Leonardo also has an API, but it's designed more for web platform integration than bare-bones model access. It works, but developers building custom applications often prefer the simplicity of Flux directly or via hosting platforms.

The canvas and editing tools

Leonardo's AI Canvas is a genuine differentiator for iterative creative work. You can inpaint specific regions of an image, extend images beyond their original borders, and blend multiple generations. The canvas tools are built into the same subscription and workflow.

Flux alone has no canvas or editing tools. You generate images and use separate tools for editing.

For creators who do significant image editing and iteration, Leonardo's canvas is a meaningful part of the value.

Real-time generation

Leonardo's real-time generation mode (using Flux Schnell under the hood) lets you see images update as you adjust sliders and prompts, without waiting for a full generation. This is excellent for exploration and quickly testing composition, color, and style choices before committing to a full-quality generation.

When Flux directly wins

You're a developer building image generation into a product and want straightforward API access with per-image pricing.

You want to run models locally on your own hardware with full control over the inference environment.

You don't need fine-tuning, canvas tools, or community models. Just clean, high-quality image generation from a modern model.

You want Apache 2.0 licensed model access via Flux Schnell.

When Leonardo AI wins

You're a creator doing significant creative work who benefits from a full image generation studio: fine-tuning, canvas editing, community models, and real-time iteration.
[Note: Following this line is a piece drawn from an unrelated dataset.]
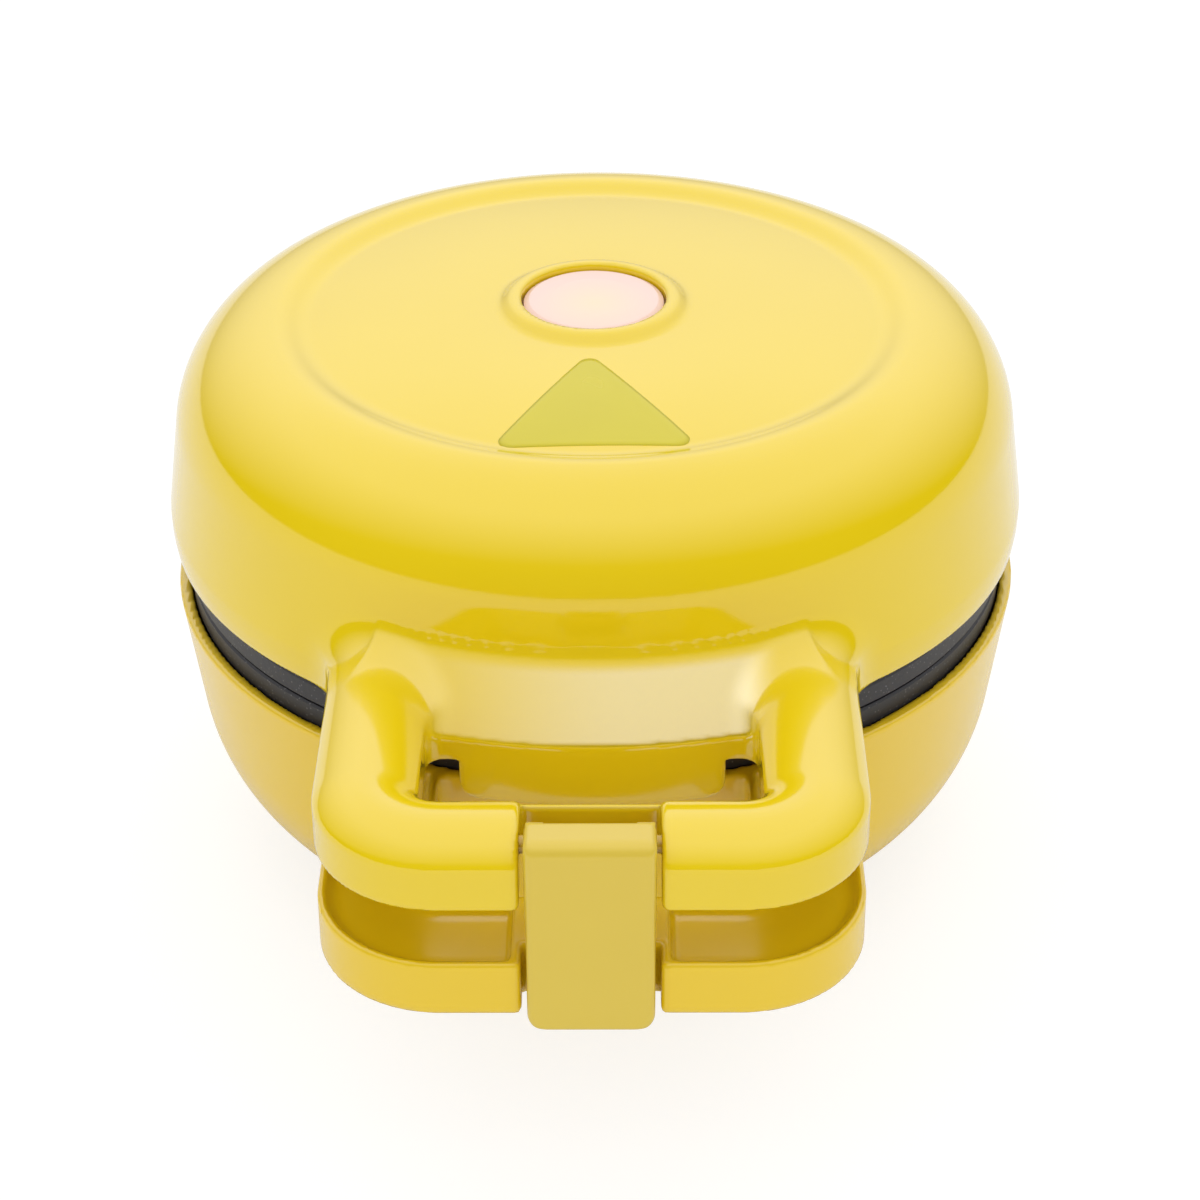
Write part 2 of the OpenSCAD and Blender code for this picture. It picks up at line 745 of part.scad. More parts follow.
module lid_leads() {
    z = upper_face + liner_z + liner_t + 1.6;
    color("#efe9dc") on_axis(rim_z) {
        for (s = [-1, 1]) translate([s * 1.6, 1.5, z]) rotate(90) {
            rotate([0, 90, 0]) cylinder(r = 1.1, h = 42, $fn = 24);
            translate([0, 0, 1]) cylinder(r = 0.9, h = 1, $fn = 24);
        }
    }
}

// ---- latch ----------------------------------------------------------------------------

module latch_pin() {
    color(steel) on_axis(rim_z) latch_axis(latch_pin_r, slot_w + 2 * cheek);
}

// Side of the latch, as [y, z] from its face at the rim height
module latch_side_plate() {
    b = 2;
    t = latch_t;
    hook = hook_tip - face_y;
    polygon(concat(
        [[0.6, -latch_low], [0, -latch_low + 0.8]],
        arc([b, latch_top - b], b, 180, 90, 6),
        [[pivot_back - 0.4, latch_top], [pivot_back, latch_top - 0.4],
            [pivot_back, latch_top - t], [t + 0.8,
            latch_top - t], [t, latch_top - t - 0.8], [t, -latch_low + hook_t],
            [hook - 0.5, -latch_low + hook_t], [hook, -latch_low + hook_t - 0.6],
            [hook, -latch_low + 0.8], [hook - 0.8, -latch_low]]));
}

module latch_clip() {
    ear_t = 2.4;
    r = 2.8;
    corner = 2.9;
    color(yellow) on_axis(rim_z) translate([0, face_y, 0]) difference() {
        union() {
            intersection() {
                along_x(latch_w) latch_side_plate();
                // rounded lower corners, seen from the front
                rotate([90, 0, 0]) linear_extrude(40, center = true) union() {
                    translate([-latch_w / 2, -latch_low + corner])
                        square([latch_w, latch_top + latch_low]);
                    translate([-latch_w / 2 + corner, -latch_low])
                        square([latch_w - 2 * corner, 20]);
                    for (s = [-1, 1]) translate([s * (latch_w / 2 - corner),
                        -latch_low + corner]) circle(corner);
                }
            }
            // ears that carry the pin
            for (s = [-1, 1]) translate([s * (latch_w - ear_t) / 2, 0, 0])
                along_x(ear_t) union() {
                    translate([pivot_back, pivot_z]) circle(r);
                    polygon([[1, pivot_z - 8], [latch_t, pivot_z - 8], [pivot_back + r - 0.6,
                        pivot_z - 1.6], [pivot_back, latch_top - 1], [1, latch_top - 1]]);
                }
        }
        translate([0, -face_y, 0]) latch_axis(latch_pin_r + pin_clear, big);
    }
}

// ---- hinge ------------------------------------------------------------------------------

module hinge_pins() {
    len = 2 * ear_w + ear_gap;
    color(steel) on_axis(rim_z + hinge_h) for (s = [-1, 1])
        translate([s * (ear_x + len / 2) - len / 2, hinge_y, 0]) rotate([0, 90, 0])
            cylinder(r = hinge_pin_r, h = len);
}

base_shell();
bottom_cover();
feet();
cover_screws();
lower_liner();
lower_plate();
lower_element();
lower_plate_screws();
thermostat();
thermal_fuse();
terminal_block();
base_leads();
cord_gland();
hinge_pins();
lid_shell();
upper_liner();
upper_plate();
upper_element();
upper_plate_screws();
indicator_lens();
lamp_holder();
lamp();
holder_screws();
lid_leads();
latch_pin();
latch_clip();
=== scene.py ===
import math

import bpy
import numpy as np
from mathutils import Matrix, Vector


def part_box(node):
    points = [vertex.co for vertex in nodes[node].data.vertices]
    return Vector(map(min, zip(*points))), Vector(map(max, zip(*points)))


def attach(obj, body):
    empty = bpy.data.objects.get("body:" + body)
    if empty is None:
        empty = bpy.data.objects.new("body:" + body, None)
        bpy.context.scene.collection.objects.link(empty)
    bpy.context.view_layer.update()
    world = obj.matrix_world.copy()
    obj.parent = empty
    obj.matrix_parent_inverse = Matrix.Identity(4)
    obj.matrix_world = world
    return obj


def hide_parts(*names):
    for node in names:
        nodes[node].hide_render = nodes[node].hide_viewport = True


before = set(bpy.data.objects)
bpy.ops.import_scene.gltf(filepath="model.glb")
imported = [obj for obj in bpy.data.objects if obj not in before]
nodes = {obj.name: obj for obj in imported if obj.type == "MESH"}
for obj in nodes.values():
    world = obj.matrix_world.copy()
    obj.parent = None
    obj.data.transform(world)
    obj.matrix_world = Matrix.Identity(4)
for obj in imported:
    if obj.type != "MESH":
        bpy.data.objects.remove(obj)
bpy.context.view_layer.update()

# ---------------------------------------------------------------- base moulding
# The lower half of the body, injection moulded in glossy yellow plastic in one piece with
# the lower handle, the outer hinge ears and the pad for the cord gland. Its forms are
# blended into each other as a toolmaker blends them, with soft roots and eased edges.

# Sizes are in millimetres from the body's upright axis and the base's rim
MM = 0.001
plate_low, plate_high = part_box("lower_plate")
plate_proud = 2.95
axis_y = (plate_low[1] + plate_high[1]) / 2 / MM
rim_z = plate_high[2] / MM - plate_proud
rim_r = 65.0
wall = 2.2
rim_wall = 1.8


def arc(centre, radius, start, end, count):
    angles = np.radians(np.linspace(start, end, count))
    return [(centre[0] + radius * math.cos(a), centre[1] + radius * math.sin(a))
            for a in angles]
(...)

You need character or style consistency across many images and want to train custom models for that purpose.

You want access to multiple models in one subscription rather than managing multiple API relationships.
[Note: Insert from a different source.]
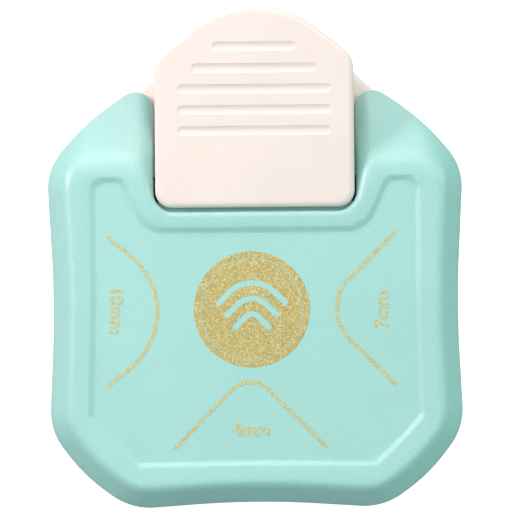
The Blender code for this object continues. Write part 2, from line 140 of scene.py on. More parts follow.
# Half outlines as (x, y, corner radius), from the front middle to the rear middle
HOUSING_OUTLINE = [
    (0, -29.25, 140.0),
    (19.58, -30.59, 10.0),
    (26.7, -25.35, 27.0),
    (32.06, -18.36, 9.5),
    (31.11, 1.02, 160.0),
    (32.22, 22.13, 8.7),
    (25.6, 29.95, 40.0),
    (15.7, 36.6, 2.8),
    (15.65, 15.4, 3.0),
    (0, 15.4, 0),
]
HOUSING_CREST = [
    (0, -26.5, 140.0),
    (18.6, -27.75, 7.4),
    (24.8, -23.3, 24.0),
    (29.3, -17.4, 7.0),
    (28.4, 1.1, 160.0),
    (28.7, 22.8, 5.5),
    (22.4, 22.95, 40.0),
    (16.3, 22.8, 3.0),
    (16.3, 15.0, 3.4),
    (0, 15.0, 0),
]
PANEL_EDGE = [
    (0, -23.2, 140.0),
    (18.2, -23.4, 1.8),
    (22.0, -19.95, 40.0),
    (25.3, -16.2, 2.0),
    (24.85, 1.1, 160.0),
    (24.9, 20.2, 2.5),
    (22.23, 20.21, 3.0),
    (20.7, 20.2, 2.2),
    (17.0, 12.35, 4.0),
    (0, 12.35, 0),
]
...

You're not a developer and want a polished web interface rather than API calls.

The nuanced reality

Many advanced users use both. Developers use Flux's API for production applications. Creators use Leonardo for their own creative work where the surrounding tools matter. The choice isn't necessarily permanent.
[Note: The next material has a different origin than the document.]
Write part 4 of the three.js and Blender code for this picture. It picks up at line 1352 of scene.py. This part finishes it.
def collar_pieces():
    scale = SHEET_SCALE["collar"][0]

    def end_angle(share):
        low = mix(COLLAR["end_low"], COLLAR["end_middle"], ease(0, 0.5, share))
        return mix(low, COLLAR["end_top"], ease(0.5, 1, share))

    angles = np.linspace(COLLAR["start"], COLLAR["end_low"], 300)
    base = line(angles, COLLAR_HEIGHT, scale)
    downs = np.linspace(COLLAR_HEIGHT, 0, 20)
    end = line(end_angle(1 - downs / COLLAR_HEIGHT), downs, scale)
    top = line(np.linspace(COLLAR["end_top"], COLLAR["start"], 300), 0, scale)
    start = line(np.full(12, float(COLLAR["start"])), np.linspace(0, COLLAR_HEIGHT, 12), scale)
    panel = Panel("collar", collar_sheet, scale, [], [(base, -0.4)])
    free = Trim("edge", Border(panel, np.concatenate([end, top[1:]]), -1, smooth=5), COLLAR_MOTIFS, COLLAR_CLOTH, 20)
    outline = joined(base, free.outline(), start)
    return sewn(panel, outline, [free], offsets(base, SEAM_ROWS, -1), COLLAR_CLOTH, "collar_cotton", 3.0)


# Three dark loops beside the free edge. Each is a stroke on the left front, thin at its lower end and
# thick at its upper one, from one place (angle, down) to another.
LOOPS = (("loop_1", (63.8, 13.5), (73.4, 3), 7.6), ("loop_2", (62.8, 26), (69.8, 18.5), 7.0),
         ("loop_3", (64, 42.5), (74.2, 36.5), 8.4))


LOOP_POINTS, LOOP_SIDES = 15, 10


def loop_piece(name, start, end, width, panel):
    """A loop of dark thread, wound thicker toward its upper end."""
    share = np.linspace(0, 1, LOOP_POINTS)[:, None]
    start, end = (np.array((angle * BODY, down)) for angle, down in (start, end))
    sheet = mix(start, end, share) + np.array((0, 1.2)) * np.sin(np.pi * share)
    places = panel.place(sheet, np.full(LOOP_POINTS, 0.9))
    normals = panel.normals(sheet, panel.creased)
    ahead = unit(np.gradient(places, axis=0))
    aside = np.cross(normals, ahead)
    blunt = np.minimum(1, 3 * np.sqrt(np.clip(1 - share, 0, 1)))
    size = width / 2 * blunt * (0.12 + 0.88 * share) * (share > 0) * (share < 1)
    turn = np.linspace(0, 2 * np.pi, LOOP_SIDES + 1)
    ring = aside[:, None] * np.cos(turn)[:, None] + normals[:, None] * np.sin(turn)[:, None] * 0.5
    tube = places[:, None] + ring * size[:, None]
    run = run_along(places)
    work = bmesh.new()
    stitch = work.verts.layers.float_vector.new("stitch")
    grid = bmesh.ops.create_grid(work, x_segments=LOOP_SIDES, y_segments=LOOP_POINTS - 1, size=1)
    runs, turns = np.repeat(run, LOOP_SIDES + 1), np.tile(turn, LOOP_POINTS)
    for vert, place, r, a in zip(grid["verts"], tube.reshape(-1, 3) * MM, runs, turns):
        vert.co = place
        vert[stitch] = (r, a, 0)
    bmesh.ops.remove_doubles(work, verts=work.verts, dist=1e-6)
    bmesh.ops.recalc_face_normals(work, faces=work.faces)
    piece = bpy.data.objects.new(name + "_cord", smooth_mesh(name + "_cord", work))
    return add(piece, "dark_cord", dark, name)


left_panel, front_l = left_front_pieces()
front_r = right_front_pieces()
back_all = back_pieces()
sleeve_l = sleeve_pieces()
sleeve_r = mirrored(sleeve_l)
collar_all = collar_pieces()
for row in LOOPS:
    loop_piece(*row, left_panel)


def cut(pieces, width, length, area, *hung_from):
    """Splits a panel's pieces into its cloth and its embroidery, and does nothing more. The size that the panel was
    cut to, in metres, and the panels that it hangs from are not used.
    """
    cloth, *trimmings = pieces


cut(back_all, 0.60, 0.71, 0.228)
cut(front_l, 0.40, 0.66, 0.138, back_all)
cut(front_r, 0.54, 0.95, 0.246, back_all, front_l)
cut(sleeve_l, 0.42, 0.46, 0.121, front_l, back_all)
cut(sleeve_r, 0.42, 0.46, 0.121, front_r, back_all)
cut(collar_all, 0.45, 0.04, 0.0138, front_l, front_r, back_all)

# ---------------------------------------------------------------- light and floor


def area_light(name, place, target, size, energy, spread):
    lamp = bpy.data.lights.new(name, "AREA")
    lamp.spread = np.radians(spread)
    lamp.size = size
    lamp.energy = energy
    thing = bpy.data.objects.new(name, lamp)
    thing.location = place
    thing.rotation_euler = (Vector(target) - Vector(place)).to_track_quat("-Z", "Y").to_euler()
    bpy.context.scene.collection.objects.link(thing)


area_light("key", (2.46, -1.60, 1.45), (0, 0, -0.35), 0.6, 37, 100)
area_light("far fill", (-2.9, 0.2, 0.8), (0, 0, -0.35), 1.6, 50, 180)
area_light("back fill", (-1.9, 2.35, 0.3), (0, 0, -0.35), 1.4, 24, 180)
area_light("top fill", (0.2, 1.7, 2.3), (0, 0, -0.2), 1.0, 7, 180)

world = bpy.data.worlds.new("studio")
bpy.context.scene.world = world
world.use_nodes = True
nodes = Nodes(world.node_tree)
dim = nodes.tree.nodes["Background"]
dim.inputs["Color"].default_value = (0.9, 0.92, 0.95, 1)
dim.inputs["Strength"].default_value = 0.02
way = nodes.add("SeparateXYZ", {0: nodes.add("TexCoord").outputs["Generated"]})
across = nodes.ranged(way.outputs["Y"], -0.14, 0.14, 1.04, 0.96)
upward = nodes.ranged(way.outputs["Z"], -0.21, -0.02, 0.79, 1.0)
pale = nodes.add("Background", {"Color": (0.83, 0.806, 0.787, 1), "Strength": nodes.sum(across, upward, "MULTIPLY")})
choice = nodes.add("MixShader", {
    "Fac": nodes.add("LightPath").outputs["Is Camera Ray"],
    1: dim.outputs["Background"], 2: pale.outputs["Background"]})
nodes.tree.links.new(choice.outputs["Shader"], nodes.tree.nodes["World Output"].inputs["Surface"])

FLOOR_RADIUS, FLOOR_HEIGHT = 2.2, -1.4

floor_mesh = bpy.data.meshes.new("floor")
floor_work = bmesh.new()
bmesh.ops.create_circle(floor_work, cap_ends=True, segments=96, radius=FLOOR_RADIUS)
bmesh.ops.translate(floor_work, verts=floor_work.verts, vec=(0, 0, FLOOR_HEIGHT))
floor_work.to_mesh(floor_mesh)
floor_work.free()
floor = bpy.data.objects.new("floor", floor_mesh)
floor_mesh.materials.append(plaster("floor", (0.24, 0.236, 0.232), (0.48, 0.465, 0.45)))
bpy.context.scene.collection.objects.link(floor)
Leonardo hosting Flux means the models aren't really competing. The competition is between a lean model API and a full creative platform with multiple models and workflow tools built around them.

For related comparisons, see Flux vs Stable Diffusion for the open-weights head-to-head, DALL-E vs Recraft for commercial model comparisons, Flux vs Midjourney for the quality leader comparison, and Leonardo AI vs Midjourney for platform comparisons.

Flux

The open-source image model that raised the bar on what free actually looks like

Free tier

Read full review →

Leonardo.Ai

Game-art-first AI image generator with fine-tuned models and 150 free daily tokens

Free + $12/mo

Read full review →

Side-by-side comparison

Flux Leonardo.Ai
Tagline The open-source image model that raised the bar on what free actually looks like Game-art-first AI image generator with fine-tuned models and 150 free daily tokens
Pricing Free tier Free + $12/mo
Categories image-generation, open-source image-generation, game-art
Made by Black Forest Labs Leonardo Interactive
Launched 2024-08 2022-12
Platforms Web, API, Windows, macOS, Linux Web, API
Status active active

Flux highlights

  • + Flux.1 [pro] model competitive with top commercial image generators
  • + Flux.1 [dev] open-weights model for local and fine-tuned use
  • + Flux.1 [schnell] optimized for fast inference at lower quality
  • + Strong photorealism and prompt adherence
  • + Flow-matching architecture for improved training efficiency

Leonardo.Ai highlights

  • + Fine-tuned models trained on game art, anime, and concept art styles
  • + Real-time image generation canvas for rapid iteration
  • + ControlNet support for pose and depth-guided generation
  • + Motion (image-to-video) generation feature
  • + Model training, train your own fine-tuned model on custom images

Frequently Asked Questions

Is Flux better than Leonardo AI for image quality?
Flux Pro and Flux 1.1 Pro produce excellent images, often rivaling Midjourney on photorealism and prompt adherence. Leonardo AI also produces very good images and offers multiple models including access to Flux itself. For raw image quality, it's less about Flux vs Leonardo and more about which Flux model or which Leonardo-hosted model you're running. Leonardo's value is in the tools around image generation, not just the model.
Can I use Flux for free?
Flux's open model weights are free to download and run locally if you have the GPU hardware. Via commercial APIs like fal.ai, Replicate, or hosted platforms, there's a per-image cost. Leonardo AI has a free tier with a daily credit allowance that can generate Flux and other models. For free access to Flux's output quality, Leonardo's free tier is one of the easier ways to try it.
Does Leonardo AI support fine-tuning?
Yes, and this is one of Leonardo's strongest features. You can train custom models on Leonardo using your own image datasets. These fine-tuned models remember your specific characters, styles, or products. You can also access the community library of fine-tuned models others have shared. Flux's fine-tuning (LoRA training) is available but more technically demanding and usually requires running locally or through dedicated fine-tuning APIs.
What is Flux exactly?
Flux is a family of image generation models developed by Black Forest Labs, the team that included some of the original Stable Diffusion creators. The Flux.1 family includes Dev (open weights for non-commercial use), Schnell (Apache 2.0 open source, fast), and Pro (API only, commercial). Flux 1.1 Pro is the current top-end commercial model. Flux is known for excellent prompt adherence and photorealism.
Which has better consistency for characters and styles?
Leonardo AI's fine-tuning and LoRA system gives it better character and style consistency capabilities, especially for users who train on specific reference images. Flux has strong prompt adherence that helps with consistency across a session, but without fine-tuning, maintaining a specific character or style across many generations is harder. For production use cases requiring consistent visual identity, Leonardo's training features are an advantage.